Nathanial admits he has entered “a borderless terrain between adolescence and adulthood.” A youthful narrator, we understand, is more likely to misread adults, misunderstand secrets, confuses truth and lies and may not recognise a threat until it is too late. Nathanial spends time with a friend of The Moth, a shady character known as The Pimlico Darter for his boxing prowess and hailed as “the best welterweight north of the river.” His real name, we learn, is Norman Marshall and he is a consummate smuggler. Nathanial works with The Darter on a river barge transporting illegal cargo, including greyhounds, from France. Here, also, the gloom permeates everything as they travel “through the dark, quiet waters of the river…We passed industrial buildings, their lights muted, faint as stars, as if we were in a time capsule of the war years where blackouts and curfews had been in effect, when there was just warlight and only blind barges were allowed to move along this stretch of river.”

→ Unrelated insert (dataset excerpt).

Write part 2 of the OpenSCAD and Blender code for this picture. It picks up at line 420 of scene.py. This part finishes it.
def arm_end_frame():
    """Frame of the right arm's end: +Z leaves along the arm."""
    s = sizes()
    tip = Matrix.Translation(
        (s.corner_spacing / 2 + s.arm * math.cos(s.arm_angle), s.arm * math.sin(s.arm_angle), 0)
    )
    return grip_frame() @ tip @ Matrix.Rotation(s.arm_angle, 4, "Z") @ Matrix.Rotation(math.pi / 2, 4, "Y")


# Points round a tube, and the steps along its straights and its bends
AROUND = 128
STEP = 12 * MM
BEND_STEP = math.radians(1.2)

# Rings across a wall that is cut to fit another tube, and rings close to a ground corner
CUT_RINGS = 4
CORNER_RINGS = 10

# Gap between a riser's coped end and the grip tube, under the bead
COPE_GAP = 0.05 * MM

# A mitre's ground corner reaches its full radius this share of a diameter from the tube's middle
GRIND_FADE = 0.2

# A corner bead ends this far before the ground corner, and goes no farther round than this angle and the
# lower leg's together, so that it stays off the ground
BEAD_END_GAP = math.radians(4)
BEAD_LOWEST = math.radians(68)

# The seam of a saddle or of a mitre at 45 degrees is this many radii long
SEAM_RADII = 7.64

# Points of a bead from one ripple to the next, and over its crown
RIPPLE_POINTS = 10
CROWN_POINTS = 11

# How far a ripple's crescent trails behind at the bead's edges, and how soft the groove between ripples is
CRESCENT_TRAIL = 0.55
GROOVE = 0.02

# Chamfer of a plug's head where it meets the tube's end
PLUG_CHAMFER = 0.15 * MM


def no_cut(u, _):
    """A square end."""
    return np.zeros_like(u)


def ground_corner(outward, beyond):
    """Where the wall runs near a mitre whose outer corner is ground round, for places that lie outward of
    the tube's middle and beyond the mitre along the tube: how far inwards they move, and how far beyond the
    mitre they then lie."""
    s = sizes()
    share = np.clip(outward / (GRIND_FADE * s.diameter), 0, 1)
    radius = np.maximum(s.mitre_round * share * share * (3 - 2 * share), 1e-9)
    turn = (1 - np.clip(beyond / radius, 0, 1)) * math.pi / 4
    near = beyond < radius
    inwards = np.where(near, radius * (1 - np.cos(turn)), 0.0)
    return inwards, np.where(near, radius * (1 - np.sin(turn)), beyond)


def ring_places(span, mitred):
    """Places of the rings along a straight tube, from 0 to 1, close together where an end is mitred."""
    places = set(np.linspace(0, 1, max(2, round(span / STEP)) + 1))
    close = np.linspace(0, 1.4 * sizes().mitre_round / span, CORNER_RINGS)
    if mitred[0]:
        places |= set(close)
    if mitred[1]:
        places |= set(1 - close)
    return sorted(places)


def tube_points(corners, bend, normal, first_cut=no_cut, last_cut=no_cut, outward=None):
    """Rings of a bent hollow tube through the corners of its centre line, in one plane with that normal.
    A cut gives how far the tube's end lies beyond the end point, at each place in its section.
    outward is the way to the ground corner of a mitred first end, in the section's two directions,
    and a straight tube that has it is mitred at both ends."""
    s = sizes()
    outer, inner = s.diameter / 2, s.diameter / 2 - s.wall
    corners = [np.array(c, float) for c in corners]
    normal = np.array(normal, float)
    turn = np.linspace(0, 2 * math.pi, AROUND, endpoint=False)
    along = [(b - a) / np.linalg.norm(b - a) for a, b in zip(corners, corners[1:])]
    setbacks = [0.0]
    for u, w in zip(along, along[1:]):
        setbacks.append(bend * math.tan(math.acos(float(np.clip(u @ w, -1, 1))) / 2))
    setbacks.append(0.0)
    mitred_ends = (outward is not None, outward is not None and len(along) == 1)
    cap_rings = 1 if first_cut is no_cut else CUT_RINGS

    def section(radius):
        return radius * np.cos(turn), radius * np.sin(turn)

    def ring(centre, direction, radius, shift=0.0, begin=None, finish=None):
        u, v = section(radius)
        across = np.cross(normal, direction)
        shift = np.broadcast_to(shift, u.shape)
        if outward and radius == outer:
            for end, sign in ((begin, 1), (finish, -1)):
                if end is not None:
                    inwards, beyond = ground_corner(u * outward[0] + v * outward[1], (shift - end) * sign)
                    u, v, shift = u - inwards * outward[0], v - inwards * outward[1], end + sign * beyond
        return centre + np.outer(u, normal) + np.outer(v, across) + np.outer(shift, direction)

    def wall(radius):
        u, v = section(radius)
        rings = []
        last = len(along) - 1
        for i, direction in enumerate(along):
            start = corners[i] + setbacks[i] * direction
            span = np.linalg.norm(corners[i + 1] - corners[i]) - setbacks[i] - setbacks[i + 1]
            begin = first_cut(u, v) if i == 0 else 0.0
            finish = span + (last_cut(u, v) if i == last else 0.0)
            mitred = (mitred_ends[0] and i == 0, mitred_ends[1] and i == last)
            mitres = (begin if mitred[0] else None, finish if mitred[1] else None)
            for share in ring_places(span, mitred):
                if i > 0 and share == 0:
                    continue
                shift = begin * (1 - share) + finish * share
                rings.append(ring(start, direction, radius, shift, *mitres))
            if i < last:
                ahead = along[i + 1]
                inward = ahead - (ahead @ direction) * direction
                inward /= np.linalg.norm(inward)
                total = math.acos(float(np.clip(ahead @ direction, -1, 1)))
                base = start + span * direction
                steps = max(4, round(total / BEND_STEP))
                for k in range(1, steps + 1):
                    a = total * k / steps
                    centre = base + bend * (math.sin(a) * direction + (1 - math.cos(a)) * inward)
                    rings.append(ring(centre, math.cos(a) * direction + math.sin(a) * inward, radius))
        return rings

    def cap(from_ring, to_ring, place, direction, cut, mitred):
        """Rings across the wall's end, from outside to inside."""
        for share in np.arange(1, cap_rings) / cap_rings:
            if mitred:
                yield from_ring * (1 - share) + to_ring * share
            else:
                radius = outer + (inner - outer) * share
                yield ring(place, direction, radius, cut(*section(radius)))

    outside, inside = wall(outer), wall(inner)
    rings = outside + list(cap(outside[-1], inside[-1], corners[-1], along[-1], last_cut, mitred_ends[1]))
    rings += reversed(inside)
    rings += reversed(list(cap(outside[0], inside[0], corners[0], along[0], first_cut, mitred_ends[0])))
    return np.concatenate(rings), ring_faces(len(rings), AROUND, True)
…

Light and shade are clearly symbolic in Ondaatje’s novel. On one occasion, The Moth tells Nathanial, by the “small fall of red gaslight”, a devastating childhood memory he has supressed. Another time, Rachel and Nathanial accompany The Darter’s resourceful girlfriend, Olive Lawrence, a geographer and ethnographer, through the dark trees of Streatham Common so that they can better hear the sounds of nocturnal nature. Years later, Nathanial finds comfort in the shade of a Mulberry tree, “its depth and silence,” where, out of direct sunlight, he can observe close-up, “the ants in the grass climbing their green towers.”

Lies and disguise are also potent motifs. As Nathanial observes early on: “It was a time of true and false recollections.” He does not know who to trust and his own sense of identity is vague. His sexual awakening is similarly shrouded in mystery. Nathanial begins an affair with a teenage waitress who he meets in “semi-dark rooms” in empty houses on the market with her estate agent brother. She takes on the “nom de plume” of Agnes, after a particular street they frequent, but for Nathanial, she remains unknowable. Nathanial hears her true name just once. He swiftly forgets it, only to be reminded of it in Warlight’s stunning denouement.

Ondaatje’s title refers to the time in which the book is set, to the shadowy world of espionage, and the flickering quality of memories. The second half of the novel is set in Suffolk in 1959. Nathanial, now twenty-eight, works in the Foreign Office and is trying to make sense of the past. Gradually he uncovers what his mother was doing during the war, why she left her children after it had ended, and why her life remained in danger. In his trademark, lyrical prose, Ondaatje keeps the reader guessing until the end but, when he does reveal the truth, we realise the clues have been scattered throughout the narrative.